COVINGTON, Ky. - Marking the largest settlement yet in the Roman Catholic Church's sexual abuse crisis, the Covington Diocese said yesterday that it had agreed to pay up to $120 million to alleged victims of child molestation.
The amount, which must be approved by the Boone County Circuit Court, would eclipse a $100 million settlement reached by the Orange County, Calif., diocese last year involving 90 victims, and an $85 million settlement reached two years ago with 552 victims by the Boston Archdiocese, where the scandal erupted in 2002.
The announcement came after more than a year of negotiations after the filing of a class-action suit against the Covington Diocese in February 2003 on behalf of more than 100 alleged victims. The suit said the diocese had covered up the abuse over a 50-year period.
"After personally meeting with more than 70 victims, I am painfully aware that no amount of money can compensate for the harm these victims suffered as innocent children," the Most Rev. Roger Foys, bishop of the diocese, said in a statement yesterday. Foys, who became bishop in July 2002, apologized to those who reported abuse and "were not treated with respect and courtesy when they came forth."
Under terms of the settlement, victims would be placed into one of four categories, depending upon the severity of their abuse. Payments would range from $5,000 to $450,000 for each victim, minus attorneys' fees.
The diocese agreed that any person who claimed to have been sexually abused by a member of the clergy or a lay employee could seek compensation no matter how long ago alleged abuse occurred.
The diocese said it would put up church real estate, including its retreat center, and other investments to raise $40 million. The remaining $80 million, the diocese said, would be paid by its insurance carriers. The diocese said it would sue its insurance carriers, if necessary, to get them to pay. Any funds not needed to pay out claims would be returned to the diocese.
Attorney Stanley M. Chesley, the lead counsel for the plaintiffs, called the settlement "an unprecedented result in an extremely difficult matter."

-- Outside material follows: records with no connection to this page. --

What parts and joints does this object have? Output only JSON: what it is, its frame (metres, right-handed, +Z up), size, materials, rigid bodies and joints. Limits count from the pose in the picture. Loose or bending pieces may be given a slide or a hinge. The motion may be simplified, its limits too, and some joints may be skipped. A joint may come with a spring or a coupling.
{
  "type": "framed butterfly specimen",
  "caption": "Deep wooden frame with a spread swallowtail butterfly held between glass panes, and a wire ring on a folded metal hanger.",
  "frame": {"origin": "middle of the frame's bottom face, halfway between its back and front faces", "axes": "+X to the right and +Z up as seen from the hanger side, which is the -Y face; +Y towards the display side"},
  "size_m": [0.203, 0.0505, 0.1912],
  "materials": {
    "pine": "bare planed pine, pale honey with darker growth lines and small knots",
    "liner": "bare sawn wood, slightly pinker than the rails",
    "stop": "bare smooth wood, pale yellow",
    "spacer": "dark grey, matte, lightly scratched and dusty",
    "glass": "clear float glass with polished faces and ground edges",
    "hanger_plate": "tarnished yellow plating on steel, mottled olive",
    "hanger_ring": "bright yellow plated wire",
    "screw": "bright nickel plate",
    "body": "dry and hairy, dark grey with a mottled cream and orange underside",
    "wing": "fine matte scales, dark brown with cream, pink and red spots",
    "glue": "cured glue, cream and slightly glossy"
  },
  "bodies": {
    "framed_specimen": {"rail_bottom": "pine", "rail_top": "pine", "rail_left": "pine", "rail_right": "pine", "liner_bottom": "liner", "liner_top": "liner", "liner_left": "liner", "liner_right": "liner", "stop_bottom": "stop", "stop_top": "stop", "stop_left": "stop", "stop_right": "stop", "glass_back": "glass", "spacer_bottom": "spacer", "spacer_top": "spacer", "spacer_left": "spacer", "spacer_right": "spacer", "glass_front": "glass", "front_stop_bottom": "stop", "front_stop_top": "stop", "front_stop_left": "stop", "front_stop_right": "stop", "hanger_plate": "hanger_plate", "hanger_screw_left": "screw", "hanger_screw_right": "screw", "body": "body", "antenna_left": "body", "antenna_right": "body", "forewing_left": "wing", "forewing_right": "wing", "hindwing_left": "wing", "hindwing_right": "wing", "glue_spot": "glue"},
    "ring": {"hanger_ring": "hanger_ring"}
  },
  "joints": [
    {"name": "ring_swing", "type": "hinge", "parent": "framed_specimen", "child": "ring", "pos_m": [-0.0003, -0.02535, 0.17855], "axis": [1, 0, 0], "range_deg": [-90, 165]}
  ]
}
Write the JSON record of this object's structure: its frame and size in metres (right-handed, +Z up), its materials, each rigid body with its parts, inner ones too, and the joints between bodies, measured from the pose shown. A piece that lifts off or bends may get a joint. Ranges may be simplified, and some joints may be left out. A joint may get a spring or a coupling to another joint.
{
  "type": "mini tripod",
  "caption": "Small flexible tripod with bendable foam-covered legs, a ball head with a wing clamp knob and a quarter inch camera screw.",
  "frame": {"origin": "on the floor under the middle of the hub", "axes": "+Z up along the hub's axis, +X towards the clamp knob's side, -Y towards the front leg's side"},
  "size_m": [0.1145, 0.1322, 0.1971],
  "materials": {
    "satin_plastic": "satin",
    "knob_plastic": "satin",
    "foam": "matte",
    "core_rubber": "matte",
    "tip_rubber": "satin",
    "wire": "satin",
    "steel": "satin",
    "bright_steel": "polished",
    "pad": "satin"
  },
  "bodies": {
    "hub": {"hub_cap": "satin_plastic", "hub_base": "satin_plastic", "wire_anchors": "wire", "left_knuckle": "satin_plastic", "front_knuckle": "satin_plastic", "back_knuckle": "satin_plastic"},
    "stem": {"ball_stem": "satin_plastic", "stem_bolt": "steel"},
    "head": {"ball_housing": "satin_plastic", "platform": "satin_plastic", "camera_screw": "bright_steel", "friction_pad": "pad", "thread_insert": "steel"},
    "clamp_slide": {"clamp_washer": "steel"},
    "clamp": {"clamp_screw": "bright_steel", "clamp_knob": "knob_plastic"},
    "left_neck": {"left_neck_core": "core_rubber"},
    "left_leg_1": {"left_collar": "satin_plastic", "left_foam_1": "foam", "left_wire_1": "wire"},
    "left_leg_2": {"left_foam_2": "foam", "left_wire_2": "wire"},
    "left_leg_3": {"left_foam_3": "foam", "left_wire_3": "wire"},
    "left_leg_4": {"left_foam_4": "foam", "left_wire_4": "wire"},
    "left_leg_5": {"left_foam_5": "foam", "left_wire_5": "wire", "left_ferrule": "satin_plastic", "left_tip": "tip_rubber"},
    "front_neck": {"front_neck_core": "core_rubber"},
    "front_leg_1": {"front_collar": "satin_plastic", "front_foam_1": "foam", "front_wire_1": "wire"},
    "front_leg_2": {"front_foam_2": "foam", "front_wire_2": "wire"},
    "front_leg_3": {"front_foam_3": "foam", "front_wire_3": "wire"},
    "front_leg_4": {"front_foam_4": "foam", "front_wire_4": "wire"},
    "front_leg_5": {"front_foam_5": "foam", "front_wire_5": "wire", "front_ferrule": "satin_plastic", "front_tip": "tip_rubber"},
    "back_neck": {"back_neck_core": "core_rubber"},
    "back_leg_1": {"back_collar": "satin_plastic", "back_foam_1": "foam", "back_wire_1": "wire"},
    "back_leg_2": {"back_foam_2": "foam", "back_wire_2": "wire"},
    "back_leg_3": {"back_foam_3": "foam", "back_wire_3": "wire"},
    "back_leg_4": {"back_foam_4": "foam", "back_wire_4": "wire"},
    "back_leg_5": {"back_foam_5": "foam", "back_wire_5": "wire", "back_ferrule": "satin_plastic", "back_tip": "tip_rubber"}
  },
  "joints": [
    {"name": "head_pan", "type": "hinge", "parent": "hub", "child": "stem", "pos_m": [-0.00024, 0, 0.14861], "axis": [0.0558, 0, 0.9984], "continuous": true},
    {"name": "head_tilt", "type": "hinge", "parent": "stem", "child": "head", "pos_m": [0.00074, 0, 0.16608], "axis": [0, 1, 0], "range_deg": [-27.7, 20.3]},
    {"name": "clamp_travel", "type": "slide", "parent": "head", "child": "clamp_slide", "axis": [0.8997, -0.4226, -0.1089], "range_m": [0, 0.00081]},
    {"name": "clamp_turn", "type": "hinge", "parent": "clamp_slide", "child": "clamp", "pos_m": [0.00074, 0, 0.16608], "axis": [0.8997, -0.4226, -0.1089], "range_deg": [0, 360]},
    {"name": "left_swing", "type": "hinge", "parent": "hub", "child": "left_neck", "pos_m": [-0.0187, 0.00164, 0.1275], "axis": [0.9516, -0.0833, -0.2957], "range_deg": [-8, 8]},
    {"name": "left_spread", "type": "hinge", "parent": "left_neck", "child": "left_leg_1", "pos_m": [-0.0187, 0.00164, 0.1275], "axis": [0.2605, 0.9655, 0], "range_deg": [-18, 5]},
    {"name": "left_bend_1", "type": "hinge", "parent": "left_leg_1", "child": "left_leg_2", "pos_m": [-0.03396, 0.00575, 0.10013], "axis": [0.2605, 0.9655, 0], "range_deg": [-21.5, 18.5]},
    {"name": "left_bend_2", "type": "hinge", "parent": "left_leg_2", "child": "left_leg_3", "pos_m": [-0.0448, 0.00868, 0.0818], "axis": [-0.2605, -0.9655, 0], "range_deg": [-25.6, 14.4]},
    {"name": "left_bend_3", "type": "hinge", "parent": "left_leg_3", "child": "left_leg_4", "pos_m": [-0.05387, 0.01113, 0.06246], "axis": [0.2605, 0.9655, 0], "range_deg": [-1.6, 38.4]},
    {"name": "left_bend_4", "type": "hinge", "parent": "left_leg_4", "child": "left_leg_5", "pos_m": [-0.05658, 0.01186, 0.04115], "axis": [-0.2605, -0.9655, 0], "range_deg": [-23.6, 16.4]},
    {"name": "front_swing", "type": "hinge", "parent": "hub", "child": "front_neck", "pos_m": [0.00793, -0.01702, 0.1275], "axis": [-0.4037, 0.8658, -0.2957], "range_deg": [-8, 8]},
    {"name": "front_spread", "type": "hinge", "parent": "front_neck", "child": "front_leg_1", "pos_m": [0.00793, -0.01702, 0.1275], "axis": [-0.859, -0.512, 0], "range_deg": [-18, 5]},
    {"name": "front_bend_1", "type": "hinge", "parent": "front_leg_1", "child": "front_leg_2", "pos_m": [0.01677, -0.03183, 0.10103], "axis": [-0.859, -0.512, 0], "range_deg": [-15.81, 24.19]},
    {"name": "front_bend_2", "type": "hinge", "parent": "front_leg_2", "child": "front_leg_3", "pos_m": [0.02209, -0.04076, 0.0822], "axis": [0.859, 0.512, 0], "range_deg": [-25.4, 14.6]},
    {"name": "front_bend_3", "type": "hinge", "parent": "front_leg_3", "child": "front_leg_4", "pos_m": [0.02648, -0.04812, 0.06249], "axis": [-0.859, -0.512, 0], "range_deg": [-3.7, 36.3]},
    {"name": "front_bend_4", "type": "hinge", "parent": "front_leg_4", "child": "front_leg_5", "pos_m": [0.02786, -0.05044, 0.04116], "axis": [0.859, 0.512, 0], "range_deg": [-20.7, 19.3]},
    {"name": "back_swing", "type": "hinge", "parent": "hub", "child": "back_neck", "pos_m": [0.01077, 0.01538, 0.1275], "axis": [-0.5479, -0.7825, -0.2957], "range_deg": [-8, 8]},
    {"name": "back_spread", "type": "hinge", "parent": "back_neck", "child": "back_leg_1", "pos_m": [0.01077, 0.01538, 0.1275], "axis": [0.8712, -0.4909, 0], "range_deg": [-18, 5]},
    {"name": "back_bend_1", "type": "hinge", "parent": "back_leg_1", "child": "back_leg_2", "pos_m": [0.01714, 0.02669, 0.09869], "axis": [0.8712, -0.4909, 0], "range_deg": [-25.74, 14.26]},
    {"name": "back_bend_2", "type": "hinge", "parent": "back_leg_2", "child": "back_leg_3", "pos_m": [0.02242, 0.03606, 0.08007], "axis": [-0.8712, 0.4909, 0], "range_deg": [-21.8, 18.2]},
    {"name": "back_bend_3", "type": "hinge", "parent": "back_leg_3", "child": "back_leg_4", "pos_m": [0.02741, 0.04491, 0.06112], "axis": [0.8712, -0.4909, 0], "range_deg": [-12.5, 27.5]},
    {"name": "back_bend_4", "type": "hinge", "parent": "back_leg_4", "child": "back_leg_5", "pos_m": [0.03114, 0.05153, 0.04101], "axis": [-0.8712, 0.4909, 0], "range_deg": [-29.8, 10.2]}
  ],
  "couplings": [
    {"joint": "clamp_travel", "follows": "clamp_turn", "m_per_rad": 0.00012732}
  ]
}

In Lexington, Ky., one alleged victim who was not part of the suit said that said no amount of money could blot out her memories of being sexually abused by a priest in the Covington Diocese, beginning when she was 13.

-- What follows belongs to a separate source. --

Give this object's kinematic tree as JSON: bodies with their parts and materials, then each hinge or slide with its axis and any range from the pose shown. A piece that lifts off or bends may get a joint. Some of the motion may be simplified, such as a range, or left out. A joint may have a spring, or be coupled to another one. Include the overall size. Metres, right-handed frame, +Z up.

"The folks who are settling in the class-action lawsuit will feel the same thing I felt. Once the money's in the bank account and the dust settles, you realize it doesn't really matter. Everything's still the same. Nothing has changed," Kay Montgomery, 52, said. She received an undisclosed amount in an earlier settlement.

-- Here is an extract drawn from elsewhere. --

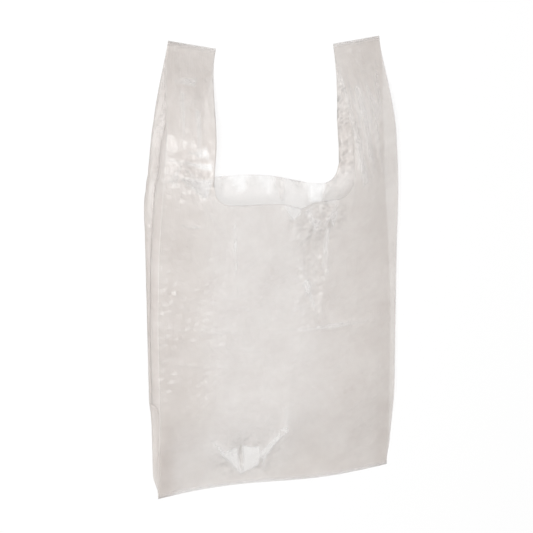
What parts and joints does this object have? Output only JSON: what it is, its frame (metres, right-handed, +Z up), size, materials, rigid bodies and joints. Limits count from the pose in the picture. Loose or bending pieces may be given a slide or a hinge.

"At first there are feelings of everything - vindication, grief, hope - but over time you realize that the church is not making any true cultural changes. All they're doing, it seems, is writing big checks to settle their problems and have people stop talking about what's really going on," Montgomery said.
Unlike in the agreements in Orange County and Boston, the Kentucky case apparently does not require the Diocese of Covington to publicly disclose any internal church documents that could shed light on the extent of any abuse or how the diocese handled accusations against its priests.
David Clohessy, national director of the Survivors Network of those Abused by Priests, or SNAP, said yesterday that the size of the Kentucky settlement indicated decades of wrongdoing. "More than anything, it tells me there's horrific evidence of widespread abuse and cover-up," Clohessy said.
Foys said he would do everything possible "to assure that this reprehensible behavior by priests will never again be repeated in our diocese."
The scandal exploded in early 2002 in Boston and quickly spread across the country. A study commissioned by the nation's bishops reported in 2004 that at least 4,392 priests had been accused by 10,667 people of sexual abuse between 1950 and 2002.
At least three dioceses - Tucson, Ariz., Portland, Ore., and Spokane, Wash. - have declared bankruptcy because of the scandal, and a number of bishops have resigned.
The $120 million is in addition to $4.86 million that the Covington Diocese paid out from 1989 through February 2004 in settlements, legal fees and counseling for victims. An additional $9.4 million was paid by insurance companies between 1993 and February 2004, diocesan communications director Timothy Fitzgerald said.